If it’s not enjoyable, kids won’t stick with an activity. Baking is fun and interesting, and there’s always something new to make. We find that baking benefits children with special needs. 

Baking Practice, Many Benefits, Much Fun

Learn more about the many benefits of baking here. Find also our favourite healthy muffin recipe. Your child will love them, promise.

  • Calming: Baking calms our children, who nicely focus on the task and invariably enjoy it.
  • Bi-lateral integration: Baking needs both hands on the job and that promotes interhemispheric integration.
  • Strength work: Activities like kneading dough build hand and finger strength. Moulding and decorating help fine motor skills.
  • Sensory immersion: Touching and working with different textures – gloopy, stiff, sticky, dry – helps children with sensory issues overcome their sensitivity.
  • Basic numbers and planning skills: Learners need to measure, weigh and divide ingredients during their session, all important basic mathematic skills. Baking also helps with planning and sequencing. We help our early readers to read and interpret the recipe.
  • Building confidence: Our learners get a great sense of accomplishment when they produce something. Such proud moments build confidence and willingness to try more. We also encourage language and communication during the session.

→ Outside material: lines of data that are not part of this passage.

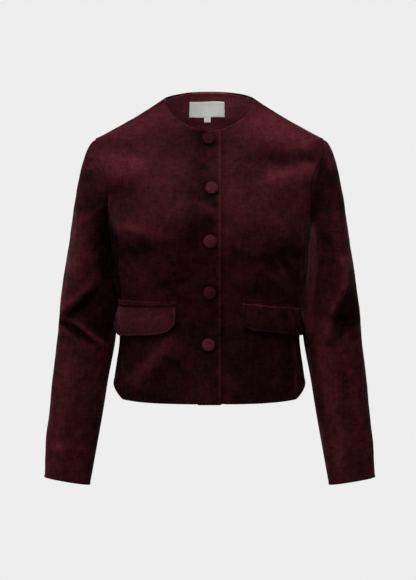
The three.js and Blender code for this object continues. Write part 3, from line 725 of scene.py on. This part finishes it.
def tube_normals(points):
    """Outward normals of a tube's grid, square to its rows and columns."""
    down = np.gradient(points, axis=0)
    around = np.roll(points, -1, axis=1) - np.roll(points, 1, axis=1)
    return unit(np.cross(around, down))


def sleeve(name, side, material):
    """One tube, worked out on the wearer's left and mirrored for the right arm."""
    angle = (np.arange(SLEEVE_AROUND) / SLEEVE_AROUND * 2 * math.pi)[None, :]
    points = sleeve_form(angle)
    x, y, z = np.moveaxis(points, -1, 0)
    turn = np.broadcast_to(angle, x.shape)
    lift = sleeve_lift(side, turn, x, y, z)
    points = points + np.stack([np.cos(turn) * lift, -np.sin(turn) * lift, 0 * lift], axis=-1)
    normals = tube_normals(points)
    gaps = edge_distances(*np.moveaxis(points, -1, 0))
    seam_depth = mix(0.9, 0.3, smooth_step(np.cos(turn) * 2)) * smooth_step((np.cos(turn) + 0.9) * 4)
    relief = turned_edge(gaps["top"], CUFF_TURN) + seam_edge(gaps["bottom"], seam_depth)
    thin = edge_round(np.minimum(gaps["top"], gaps["bottom"]), EDGE_ROUND)
    mirror = np.array([side, 1, 1])
    middle = (points + normals * (relief - CLOTH / 2)[..., None]) * mirror
    half = normals * (CLOTH / 2 * thin)[..., None] * mirror
    return wall(name, middle, half, material, sleeve_nap_shade(side, turn, x, y, z), wraps=True)


def beyond(x, z, x1, z1, x2, z2):
    """How far a place lies to the left of a line, seen from its first point to its second."""
    run_x, run_z = x2 - x1, z2 - z1
    return (run_x * (z - z1) - run_z * (x - x1)) / math.hypot(run_x, run_z)


def in_wedge(x, z, i):
    """A soft 1 inside a three-cornered place and 0 outside: the product of how far inside each edge it is."""
    corners = [(SLEEVE_WEDGE_SHADE[f"x{k}"][i], SLEEVE_WEDGE_SHADE[f"z{k}"][i]) for k in (1, 2, 3)]
    inside = 1.0
    for k, corner in enumerate(corners):
        following, opposite = corners[(k + 1) % 3], corners[(k + 2) % 3]
        turned = math.copysign(1, beyond(*opposite, *corner, *following))
        inside = inside * smooth_step(0.3 + turned * beyond(x, z, *corner, *following) / 11)
    return inside


# Painted light and shade on each sleeve's inner side where it rests against the body: darker on the right,
# lighter on the left
INNER_SHADING = {RIGHT: -0.3, LEFT: 0.42}


def sleeve_nap_shade(side, turn, x, y, z):
    """How light the nap is painted on a sleeve: a painted highlight on the arm's outer side, painted light
    and shade where it rests against the body, and the front's wedges and strokes of painted shade and
    highlight over a soft unevenness."""
    # Painted highlight on the arm's outer side
    total = SLEEVE_GROUND + 0.1 * smooth_step(np.cos(turn) * 1.4)
    total += 0.07 * wavy(x, y, z, 90, 41 + side) + 0.08 * wavy(x, y, z, 30, 51 + side)
    total += INNER_SHADING[side] * smooth_step((-np.cos(turn) - 0.55) * 4) * resting(z)
    front = smooth_step(np.sin(turn) * 2.5)
    for i, arm in enumerate(SLEEVE_WEDGE_SHADE["arm"]):
        if arm == side:
            total += SLEEVE_WEDGE_SHADE["gain"][i] * in_wedge(x, z, i) * front
    for i, arm in enumerate(SLEEVE_FOLD_SHADING["arm"]):
        if arm == side:
            total += fold_lift(SLEEVE_FOLD_SHADING, i, x, z) * front
    return total


# The pockets

# Each pocket: its inner end, the height of its top line there and the line's fall, the heights of its jet and
# flap at both ends, the flap's corner radius, how light its nap is, and the painted light along the slit:
# painted shade where negative, a painted highlight where positive
POCKETS = (
    {"name": "right", "side": RIGHT, "inner": 58, "top": -338.5, "fall": 0.05, "jets": (6.5, 10.5),
     "flaps": (50, 56), "corner": 22.0, "tone_and_painted_light": 0.34, "slit": -0.8},
    {"name": "left", "side": LEFT, "inner": 56, "top": -332, "fall": 0.235, "jets": (9, 5),
     "flaps": (46.5, 49.5), "corner": 14.0, "tone_and_painted_light": 0.0, "slit": 0.4},
)
POCKET_OUTER_END = 156
FLAP_THICKNESS = 2.5
JET_THICKNESS = 1.4
POCKET_LIFT = 0.8


def pocket_points(pocket, share, below, lift):
    """Places on the front from the inner end of the pocket (0) to its outer end (1), below its top line."""
    level = pocket["top"] - pocket["fall"] * share * (POCKET_OUTER_END - pocket["inner"]) - below
    turn = mix(angle_of_x(pocket["inner"], level), angle_of_x(POCKET_OUTER_END, level), share)
    return body_points(FRONT, *place_at(FRONT, pocket["side"], turn, level), level, lift)


def laid_piece(name, pocket, share, below, lift, thickness, relief_of, material, tone_and_painted_light, slit=0.0):
    """A piece of cloth laid on the front: rounded at its rim and raised by its edge relief. Its rows run
    down, and slit is the painted light along its upper edge: painted shade where negative, a painted
    highlight where positive."""
    plain, normals = pocket_points(pocket, share, below, lift + thickness / 2)
    gaps = edge_distances(*np.moveaxis(plain, -1, 0))
    rim = np.minimum.reduce([gaps["left"], gaps["right"], gaps["top"]])
    middle = plain + normals * relief_of(rim)[..., None]
    half = normals * (thickness / 2 * edge_round(gaps["nearest"], thickness * 0.6))[..., None]
    # Painted highlight on the rolled rim and painted shade in its stitch line, added to the piece's own tone
    nap = nap_shade(*np.moveaxis(plain, -1, 0), 61) + edge_highlight_and_groove_shade(rim) * 0.5 + tone_and_painted_light
    return wall(name, middle, half, material, nap + slit * bell(gaps["bottom"] / 2))


def jet(pocket, material):
    """The bound edge over the pocket's slit."""
    share = spaced(POCKET_OUTER_END - pocket["inner"], STEP, 1.2)[None, :]
    below = spaced(min(pocket["jets"]), 1.2, 1.2)[:, None] * mix(*pocket["jets"], share)
    return laid_piece("jet_cloth_" + pocket["name"], pocket, share, below, POCKET_LIFT, JET_THICKNESS,
                      lambda d: 0.35 * smooth_step(d / 4), material, pocket["tone_and_painted_light"] / 2)


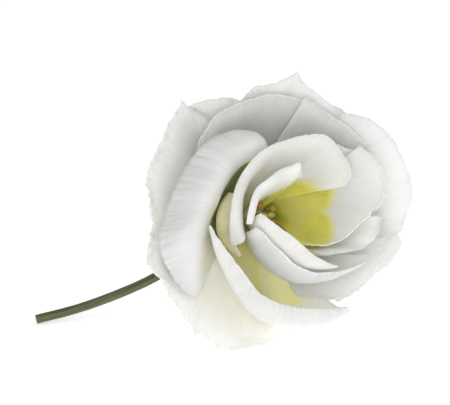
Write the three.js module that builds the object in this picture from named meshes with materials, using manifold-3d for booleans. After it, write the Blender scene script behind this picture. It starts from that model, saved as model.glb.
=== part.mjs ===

Oh, and we all just love sampling the finished product!

Applesauce Muffins, Yummy, Healthy

One of our all-time favourites – Applesauce Muffins. Children love them and we love that they’re downright healthy. Grab your child, put on your aprons, and try our recipe below…

Print version: Applesauce Muffins Recipe.


  • 1 cup unsweetened applesauce
  • 2 tbsp olive oil (or another oil or butter)
  • 1 egg, lightly beaten
  • 1/2 cup milk (dairy or unsweetened plain nondairy)
  • 1 tsp vanilla essence
  • 1 cup whole wheat flour
  • 1/2 cup rolled oats
  • 1 tsp baking powder
  • 1/2 tsp baking soda 
  • 1 tsp cinnamon
  • ¼ tsp salt
  • ¼ cup honey (or sugar or another natural sweetener) 

Optional: a handful of chopped nuts and/or dried fruit. But always check for nut allergies if you’re baking in a group or sharing with others.


  1. Preheat the oven to 190 degrees C and grease a muffin tin well. Plan on 12 medium-sized muffins.
  2. In a small bowl, stir together the applesauce, oil, milk, egg and vanilla.
  3. Add the flour, oats, baking powder, baking soda, cinnamon, salt and sugar/honey, and gently mix all together. If you’re using them, add in the nuts and dried fruit with the other dry ingredients.
  4. Fill the greased muffin tin to the edge of each cup.
  5. Bake for 16-20 minutes or until lightly browned around the edges and a cake tester inserted into the center comes out cleanly.
  6. Remove from oven, let cool for 2 minutes in the pan, run a knife around the edges if needed, and move to a wire rack to cool.


  • We use paper cup cakes in the muffin tin to avoid sticking and reduce cleaning time.
  • Top the muffins with a few nuts or currants for interest – maybe make a smiley face with them.
  • Eat with a little butter and honey. Have your child do the spreading, it’s good fine motor work.
  • The muffins freeze well.
  • Got applesauce over? Try one of the other recipes here: a couple of cooks.

Baking boosts confidence. Our children make something they can enjoy and share with others. They feel accomplished.